Jakarta (ANTARA) - Riuhnya perdebatan mengenai omnibus law dalam diskursus hukum di Indonesia, membuat Lembaga Bantuan Hukum (LBH) GP Ansor se-Indonesia angkat bicara.
Menurut LBH Ansor, dalam rilisnya, Jumat, omnibus law tidak hanya akan membawa pengaruh pada pertumbuhan ekonomi dan investasi, tapi juga akan berdampak besar terhadap sistem hukum Indonesia.
Selain itu juga akan sangat menentukan hajat hidup orang banyak seperti pekerja, petani, nelayan, masyarakat adat, kaum miskin dan lain sebagainya.
Juru bicara LBH Ansor se-Indonesia, M Syahwan Arey, mengatakan kalangan akademisi dan praktisi hukum terkesan kurang responsif dan giat dalam meramaikan diskursus ini.
"Omnibus law bukan hanya sekadar wacana, sebab pemerintah nyatanya sudah hampir rampung menyiapkan model legislasi ini dalam RUU Cipta Lapangan Kerja (RUU CLK)," kata Syahwan.
LBH Ansor, ujar Syahwan, menyoroti dua hal pada omnibus law, dari aspek formal dan aspek material.
Dalam aspek formal, pihaknya menyayangkan proses penyusunan RUU CLK yang dilakukan di dalam “ruang tertutup” dengan tidak melibatkan dan mendengarkan aspirasi dari stakeholders.
"Kami bahkan mendengar adanya kabar mengenai kewajiban untuk tidak membocorkan proses dan materi, yang dituangkan dalam suatu non-disclosure agreement. Hal tersebut kemudian menghambat publik luas untuk turut mengkaji aspek material dan pada perkembangan selanjutnya bahkan telah menimbulkan kebingungan dan kegaduhan akibat adanya kesimpangsiuran terkait materi regulasi yang beredar di tengah-tengah masyarakat," katanya.

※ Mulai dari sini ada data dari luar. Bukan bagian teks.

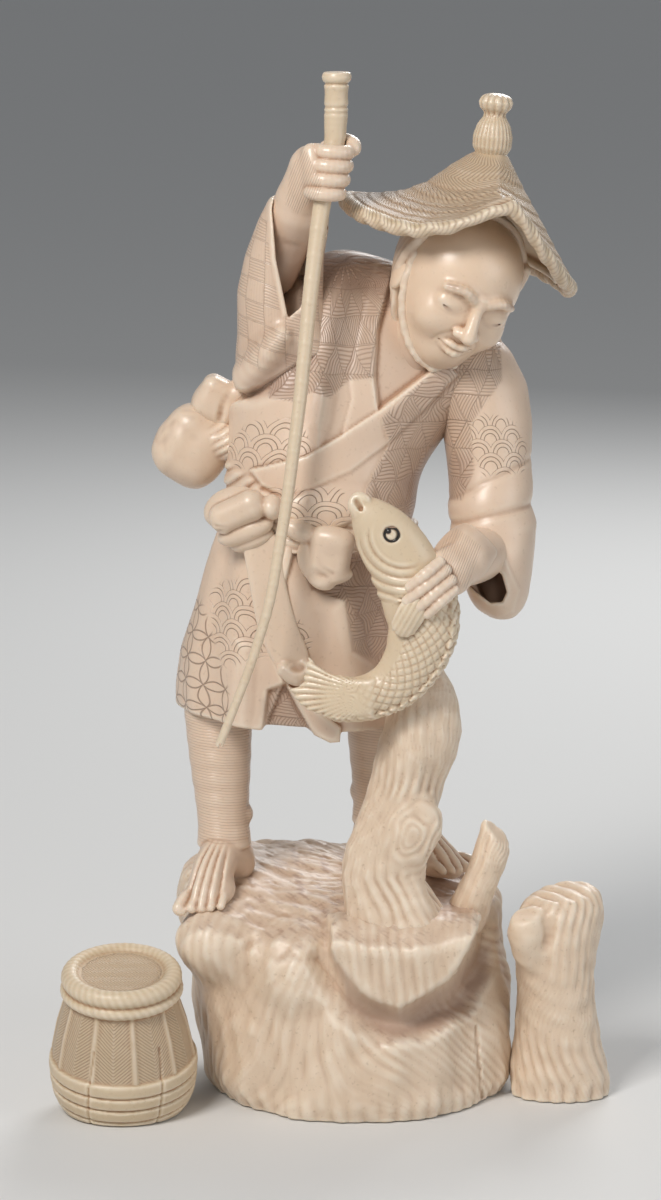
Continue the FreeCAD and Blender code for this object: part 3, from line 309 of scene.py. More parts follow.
def piece(node, look, field, low, high, pitch=0.5, extra=None):
    """Meshes a field, gives it attributes and a look from MAT, and puts it in the place of a CAD node."""
    points, quads = mesh_of(field, low, high, pitch)
    mesh = bpy.data.meshes.new(node + "_form")
    mesh.vertices.add(len(points))
    mesh.vertices.foreach_set("co", (points * MM).astype(np.float32).ravel())
    mesh.loops.add(4 * len(quads))
    mesh.loops.foreach_set("vertex_index", quads.astype(np.int32).ravel())
    mesh.polygons.add(len(quads))
    mesh.polygons.foreach_set("loop_start", np.arange(0, 4 * len(quads), 4, dtype=np.int32))
    mesh.polygons.foreach_set("use_smooth", np.ones(len(quads), bool))
    mesh.update(calc_edges=True)
    mesh.validate()
    normals = np.zeros(3 * len(points), np.float32)
    mesh.vertex_normals.foreach_get("vector", normals)
    normals = normals.reshape(-1, 3)
    values = {"hollow": crevices(points, normals, quads)}
    if extra is not None:
        values.update(extra(points, normals))
    for name, value in values.items():
        value = np.asarray(value, np.float32)
        if value.ndim == 1:
            mesh.attributes.new(name, "FLOAT", "POINT").data.foreach_set("value", value)
        else:
            mesh.attributes.new(name, "FLOAT_VECTOR", "POINT").data.foreach_set("vector", value.ravel())
    made = bpy.data.objects.new(node + "_carved", mesh)
    bpy.context.scene.collection.objects.link(made)
    mesh.materials.append(MAT[look])
    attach(made, BODY.get(node, "root"))
    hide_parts(node)
    print("piece", node, len(quads))


class Value:
    """A socket of a shader network, with arithmetic that adds Math nodes."""

    def __init__(self, tree, socket):
        self.tree = tree
        self.socket = socket

    def run(self, kind, *others):
        node = self.tree.nodes.new("ShaderNodeMath")
        node.operation = kind
        for place, item in enumerate((self,) + others):
            if isinstance(item, Value):
                self.tree.links.new(item.socket, node.inputs[place])
            else:
                node.inputs[place].default_value = item
        return Value(self.tree, node.outputs[0])

    def turn_over(self):
        return (self * -1.0) + 1.0

    def line(self, width):
        """1 on the line where this value is 0, fading over the width."""
        return (self.size() / width).turn_over().high(0.0)

    def pick(self, yes, no):
        return no + (yes - no) * self


MATH = {"__add__": "ADD", "__sub__": "SUBTRACT", "__mul__": "MULTIPLY", "__truediv__": "DIVIDE",
        "low": "MINIMUM", "high": "MAXIMUM", "fold": "PINGPONG", "under": "LESS_THAN",
        "size": "ABSOLUTE", "floor": "FLOOR", "part": "FRACT", "root": "SQRT"}
for label, kind in MATH.items():
    setattr(Value, label, partialmethod(Value.run, kind))


def seigaiha(u, v, wide):
    """Waves: arcs in rows, each row in front of the one above."""
    rise = wide / 2
    reach = wide * 0.56
    row = (v / rise).floor()
    found = None
    for shift in (1, 0, -1):
        here = row + float(shift)
        du = (u + here.run("MODULO", 2.0) * (wide / 2)).fold(wide / 2)
        dv = v - here * rise
        gap = (du * du + dv * dv).root()
        found = gap if found is None else gap.under(reach).pick(gap, found)
    rings = ((found / reach).turn_over() / 0.27 + 0.5).part() - 0.5
    keep = (found / reach).under(0.38).turn_over()
    return rings.line(0.14) * keep


def shippo(u, v, wide):
    """Circles that overlap by a quarter."""
    x, y = u.fold(wide / 2), v.fold(wide / 2)
    reach = wide * 0.7071
    found = None
    for cx, cy in ((0.0, 0.0), (wide, 0.0), (0.0, wide)):
        dx, dy = x - cx, y - cy
        gap = ((dx * dx + dy * dy).root() - reach).size()
        found = gap if found is None else found.low(gap)
    return found.line(0.32)


def leaf_hatch(u, v, wide, pitch):
    """Triangles in stars, each hatched along one of its sides."""
    a = v / wide
    b = (u * 0.866 + v * 0.5) / wide
    c = (u * 0.866 - v * 0.5) / wide
    edges = ((a.part() - 0.5).size().turn_over() - 0.5).low((b.part() - 0.5).size().turn_over() - 0.5)
    edges = edges.low((c.part() - 0.5).size().turn_over() - 0.5)
    kind = (b.floor() + c.floor() * 2.0 + a.floor()).run("MODULO", 3.0).size()
    run = kind.under(0.5).pick(a, kind.under(1.5).pick(b, c))
    strokes = ((run * (wide / pitch)).part() - 0.5).size() * 2.0
    return (edges * wide).line(0.22), strokes.line(0.55)


def weave(u, v, wide, pitch):
    """Squares hatched across and along by turns, with a thin lattice between."""
    x, y = u / wide, v / wide
    odd = (x.floor() + y.floor()).run("MODULO", 2.0).size()
    run = odd.under(0.5).pick(u, v)
    strokes = ((run / pitch).part() - 0.5).size() * 2.0
    edges = ((x.part() - 0.5).size().turn_over() - 0.5).low((y.part() - 0.5).size().turn_over() - 0.5)
    return (edges * wide).line(0.2), strokes.line(0.6) * (odd.under(0.5).turn_over() * 0.8 + 0.2)


# Colours of old ivory: pores, grain, stain and painted shade in hollows, wear and a painted highlight on
# crests, stain and painted shade set per piece, hatching and engraved lines
PORE = (0.34, 0.22, 0.12)
GRAIN = (0.52, 0.34, 0.21)
CREVICE_STAIN_AND_SHADE = (0.36, 0.185, 0.095)
CREST_WEAR_AND_SHEEN = (0.90, 0.80, 0.66)
STAIN_AND_SHADE_COLOUR = (0.385, 0.25, 0.185)
HATCH = (0.255, 0.145, 0.09)
LINE = (0.17, 0.085, 0.045)
SURFACE = {"Subsurface Weight": 0.12, "Subsurface Radius": (1.0, 0.62, 0.38), "Subsurface Scale": 0.0016,
           "IOR": 1.54, "Coat Weight": 0.12, "Coat Roughness": 0.25}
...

Maka dari itu, Syahwan menyatakan bahwa LBH Ansor yang berada di 39 wilayah di Indonesia mendesak agar proses legislasi dilakukan secara transparan, partisipatif, dan akuntabel.
"Proses legislasi tidak boleh dilakukan dalam “ruang tertutup”," tandasnya.
Dia berpandangan bahwa produk perundang-undangan yang baik tidak mungkin dilahirkan dalam “ruang hampa” dengan tanpa memperhatikan dan mendengar aspirasi publik. Oleh karenanya, pihaknya meminta agar pemerintah dan DPR RI membuka ruang pelibatan publik dalam setiap tahapan penyusunan RUU CLK.
Menurut Syahwan, pelibatan publik ini juga penting untuk menghindarkan adanya kecurigaan-kecurigaan atas vested interests.
"Pemerintah dan DPR RI tidak perlu tergesa-gesa dalam mengesahkan dan mengundangkan RUU CLK yang di dalamnya terdapat ratusan pasal yang materi muatannya amat penting dan strategis," tandasnya.
Menurut dia, pemerintah dan DPR RI semestinya dapat menghindari mengulang kesalahan dengan berkaca pada pengalaman dari proses pembahasan RUU KUHP yang mendapat penolakan publik secara luas.
"LBH Ansor mengusulkan agar pemerintah dan DPR RI terlebih dahulu menyusun dan menyempurnakan naskah akademik RUU CLK yang didasarkan pada suatu kajian normatif dan empirik, dengan melibatkan kalangan akademisi, praktisi, dan stakeholders," ujarnya.
Lebih jauh, katanya, LBH Ansor mendorong kalangan akademisi dan praktisi hukum terlibat secara lebih aktif dalam meramaikan diskursus mengenai omnibus law.
LBH Ansor menilai kajian mengenai omnibus law perlu dilakukan secara netral dan objektif agar secara jelas membaca peluang dan tantangan model legislasi ini, terutama pengaruhnya dalam pembangunan sistem hukum Indonesia.
"Kami perlu menegaskan kembali komitmen sebagaimana terdapat dalam moto kami Tegakkan Yang Adil!" katanya.
Dengan demikian, LBH Ansor akan mendukung omnibus law jika memberi kemanfaatan pada masyarakat dan bangsa Indonesia.
"Namun LBH Ansor akan secara tegas menolak jika omnibus law hanya akan menguntungkan segelintir kalangan investor dan justru akan berpotensi merusak lingkungan, meminggirkan nilai-nilai budaya, makin mempersulit kehidupan kaum pekerja, dan merugikan hajat hidup orang banyak," tegasnya.